History of the Commission
The Financial Crisis Inquiry Commission was created to "examine the causes, domestic and global, of the current financial and economic crisis in the United States." The Commission was established as part of the Fraud Enforcement and Recovery Act (Public Law 111-21) passed by Congress and signed by the President in May 2009. This independent, 10-member panel was composed of private citizens with experience in areas such as housing, economics, finance, market regulation, banking and consumer protection. Six members of the Commission were appointed by the Democratic leadership of Congress and four by the Republican leadership.
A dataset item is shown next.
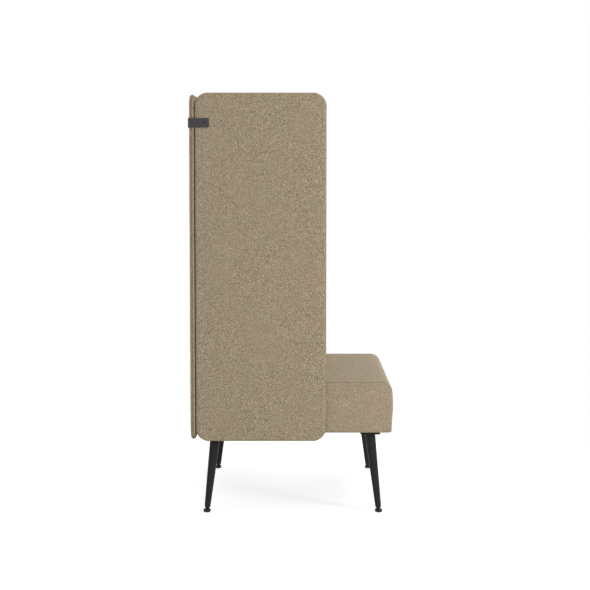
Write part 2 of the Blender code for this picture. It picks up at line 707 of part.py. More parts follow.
def stem_mesh():
    """The glide's stem: pin, neck, hexagon and threaded shank."""
    top = NUT_TOP + THREAD_LENGTH
    buried = NUT_BOTTOM + NUT_HEIGHT / 2
    pin_end = BALL_TOP - PIN_BORE_DEPTH + FIT
    profile = [
        (0, top),
        (THREAD_RADIUS - THREAD_CHAMFER, top),
        (THREAD_RADIUS, top - THREAD_CHAMFER),
        (THREAD_RADIUS, buried),
        (NECK_RADIUS, buried),
        (NECK_RADIUS, BALL_TOP + FIT),
        (PIN_RADIUS, BALL_TOP + FIT),
        (PIN_RADIUS, pin_end),
        (0, pin_end),
    ]
    blank = add_part("stem_blank", turned_mesh("glide_stem", profile, GLIDE_SEGMENTS), None)
    nut_radius = NUT_ACROSS_FLATS / math.sqrt(3)
    nut = add_cutter("stem_nut", cylinder_mesh("c", nut_radius, NUT_BOTTOM, NUT_TOP, 6))
    cut(blank, nut, "UNION")
    mesh = baked(blank)
    bpy.data.objects.remove(nut)
    mesh.materials.clear()
    return smooth(mesh)


def arc_points(radius, start_height, end_height, steps):
    """Points on a sphere's side from one height to another, as (radius, height)."""
    start = math.acos(start_height / radius)
    end = math.acos(end_height / radius)
    angles = (start + (end - start) * step / steps for step in range(steps + 1))
    return [(radius * math.sin(angle), radius * math.cos(angle)) for angle in angles]


def ball_mesh():
    """The nylon ball bush that the stem's pin turns in and the pad tilts on."""
    bore_end = BALL_TOP - PIN_BORE_DEPTH
    profile = [
        (0, bore_end),
        (PIN_BORE_RADIUS, bore_end),
        (PIN_BORE_RADIUS, BALL_TOP),
        *arc_points(BALL_RADIUS, BALL_TOP, -BALL_RADIUS, BALL_STEPS),
    ]
    profile[-1] = (0, -BALL_RADIUS)
    return turned_mesh("glide_ball", profile, GLIDE_SEGMENTS)


def pad_mesh():
    """The glide's floor pad, a shallow double cone with a ball socket open at its top."""
    socket = arc_points(SOCKET_RADIUS, -SOCKET_RADIUS, SOCKET_MOUTH, SOCKET_STEPS)
    socket[0] = (0, -SOCKET_RADIUS)
    profile = [
        *socket,
        (PAD_OPENING_RADIUS, PAD_TOP),
        (PAD_COLLAR_RADIUS, PAD_TOP),
        (PAD_RIM_RADIUS, PAD_RIM_TOP),
        (PAD_RIM_RADIUS, PAD_RIM_BOTTOM),
        (PAD_FOOT_RADIUS, -BALL_HEIGHT),
        (0, -BALL_HEIGHT),
    ]
    return turned_mesh("glide_pad", profile, GLIDE_SEGMENTS)


def build_legs(steel, nylon):
    """Four legs, each with its plate, threaded insert and levelling glide."""
    plate, leg, insert, stem, ball, pad = (
        plate_mesh(), leg_mesh(), insert_mesh(), stem_mesh(), ball_mesh(), pad_mesh()
    )
    rows = (("front", -1, SEAT_FRONT + LEG_INSET_FRONT), ("rear", 1, SEAT_REAR - LEG_INSET_REAR))
    for end, y_way, plate_y in rows:
        for side, x_way in (("right", -1), ("left", 1)):
            name = f"{end}_{side}"
            plate_x = x_way * (SEAT_HALF - LEG_INSET_SIDE)
            foot = Vector((plate_x + x_way * LEG_SPLAY, plate_y + y_way * LEG_SPLAY, BALL_HEIGHT))
            outwards = Vector((x_way, y_way, 0)).normalized()
            leaning = outwards * math.cos(LEG_LEAN) + Z_AXIS * math.sin(LEG_LEAN)
            upwards = Z_AXIS * math.cos(LEG_LEAN) - outwards * math.sin(LEG_LEAN)
            axis = add_empty(f"{name}_leg_axis", frame_matrix(foot, leaning, upwards.cross(leaning)))
            add_part(f"{name}_leg_plate", plate, steel).location = (plate_x, plate_y, PLATE_TOP)
            add_part(f"{name}_leg", leg, steel, axis)
            add_part(f"{name}_leg_insert", insert, nylon, axis)
            add_part(f"{name}_glide_stem", stem, steel, axis)
            add_part(f"{name}_glide_ball", ball, nylon, axis)
            add_part(f"{name}_glide_pad", pad, nylon).location = foot


def build_chair():
    """Build every piece of the chair."""
    clear_scene()
    fabric = material("melange_fabric", (0.32, 0.255, 0.175), 0.95)
    foam = material("seat_foam", (0.75, 0.70, 0.55), 0.9)
    wood = material("plywood", (0.55, 0.40, 0.24), 0.6)
    board = material("black_board", (0.03, 0.03, 0.03), 0.8)
    steel = material("black_coated_steel", (0.03, 0.03, 0.03), 0.4, 0.3)
    zinc = material("zinc_plated_steel", (0.45, 0.45, 0.46), 0.35, 1.0)
    nylon = material("black_nylon", (0.02, 0.02, 0.02), 0.5)
    build_seat(fabric, foam, wood, board)
    build_backrest(fabric, wood)
    side_middle_x = (SIDE_SCREEN_INNER + SIDE_SCREEN_OUTER) / 2
    side_middle_y = SEAT_REAR - SIDE_SCREEN_DEPTH / 2
    back_middle_y = (BACK_SCREEN_INNER + BACK_SCREEN_OUTER) / 2
    screens = {}
    for name, way in (("right", -1), ("left", 1)):
        middle = Vector((way * side_middle_x, side_middle_y, SCREEN_MIDDLE))
        screens[name] = build_screen(
            f"{name}_screen",
            middle,
            way * Y_AXIS,
            way * X_AXIS,
            SIDE_SCREEN_DEPTH,
            SCREEN_HEIGHT,
            fabric,
            wood,
        )
    middle = Vector((0, back_middle_y, BACK_SCREEN_MIDDLE))
    screens["back"] = build_screen(
        "back_screen", middle, -X_AXIS, Y_AXIS, 2 * SIDE_SCREEN_OUTER, BACK_SCREEN_HEIGHT, fabric, wood
    )
    build_clips(screens, steel)
    build_brackets(zinc)
    build_legs(steel, nylon)


build_chair()
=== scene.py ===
"""The looks of a high back privacy chair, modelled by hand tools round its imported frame.

Metres, +Z up, the origin on the floor in the middle of the chair. The chair faces -Y, and right and
left are the sitter's own, so right is -X.
"""

import sys
import json
import logging
import math
from contextlib import contextmanager
from dataclasses import dataclass
from enum import Enum
from typing import Callable, Iterable, Iterator, Optional, Sequence, Union

import bmesh
import bpy
import numpy as np
from mathutils import Matrix, Vector


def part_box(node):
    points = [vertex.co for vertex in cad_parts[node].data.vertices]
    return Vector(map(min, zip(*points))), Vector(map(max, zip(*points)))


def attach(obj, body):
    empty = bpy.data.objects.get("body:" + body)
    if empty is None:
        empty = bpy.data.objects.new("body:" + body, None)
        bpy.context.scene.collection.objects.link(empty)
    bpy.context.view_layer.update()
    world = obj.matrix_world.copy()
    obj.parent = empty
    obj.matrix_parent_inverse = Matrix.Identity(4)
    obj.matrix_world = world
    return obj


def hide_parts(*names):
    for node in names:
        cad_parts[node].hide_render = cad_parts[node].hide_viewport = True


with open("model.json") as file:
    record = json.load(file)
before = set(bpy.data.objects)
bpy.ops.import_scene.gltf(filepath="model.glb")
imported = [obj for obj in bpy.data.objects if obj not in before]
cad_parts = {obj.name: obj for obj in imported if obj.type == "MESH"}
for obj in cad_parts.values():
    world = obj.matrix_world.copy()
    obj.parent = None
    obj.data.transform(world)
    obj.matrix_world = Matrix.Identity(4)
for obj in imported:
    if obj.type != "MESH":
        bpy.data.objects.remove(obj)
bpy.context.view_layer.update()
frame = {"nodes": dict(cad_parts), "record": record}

LOG = logging.getLogger("privacy_chair")
MM = 0.001
CHAIR = "chair"
X_AXIS = Vector((1, 0, 0))
Y_AXIS = Vector((0, 1, 0))
Z_AXIS = Vector((0, 0, 1))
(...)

The Commission’s statutory instructions set out 22 specific topics for inquiry and called for the examination of the collapse of major financial institutions that failed or would have failed if not for exceptional assistance from the government. These include:
- fraud and abuse in the financial sector, including fraud and abuse toward consumers in the mortgage sector;
- Federal and State financial regulators, including the extent to which they enforced, or failed to enforce statutory, regulatory, or supervisory requirements;
- the global imbalance of savings, international capital flows, and fiscal imbalances of various governments;
- monetary policy and the availability and terms of credit;
- accounting practices, including, mark-to-market and fair value rules, and treatment of off-balance sheet vehicles;
- tax treatment of financial products and investments;
- capital requirements and regulations on leverage and liquidity, including the capital structures of regulated and non-regulated financial entities;
- credit rating agencies in the financial system, including, reliance on credit ratings by financial institutions and Federal financial regulators, the use of credit ratings in financial regulation, and the use of credit ratings in the securitization markets;
- lending practices and securitization, including the originate-to-distribute model for extending credit and transferring risk;
- affiliations between insured depository institutions and securities, insurance, and other types of nonbanking companies;
- the concept that certain institutions are 'too-big-to-fail' and its impact on market expectations;
- corporate governance, including the impact of company conversions from partnerships to corporations;
- compensation structures;
- changes in compensation for employees of financial companies, as compared to compensation for others with similar skill sets in the labor market;
- the legal and regulatory structure of the United States housing market;
- derivatives and unregulated financial products and practices, including credit default swaps;
- short-selling;
- financial institution reliance on numerical models, including risk models and credit ratings;
- the legal and regulatory structure governing financial institutions, including the extent to which the structure creates the opportunity for financial institutions to engage in regulatory arbitrage;
- the legal and regulatory structure governing investor and mortgagor protection;
- financial institutions and government-sponsored enterprises; and
- the quality of due diligence undertaken by financial institutions;
On January 27, 2011 the Commission delivered its report to the President, Congress and the American people. The operations of the Commission will conclude on February 13, 2011.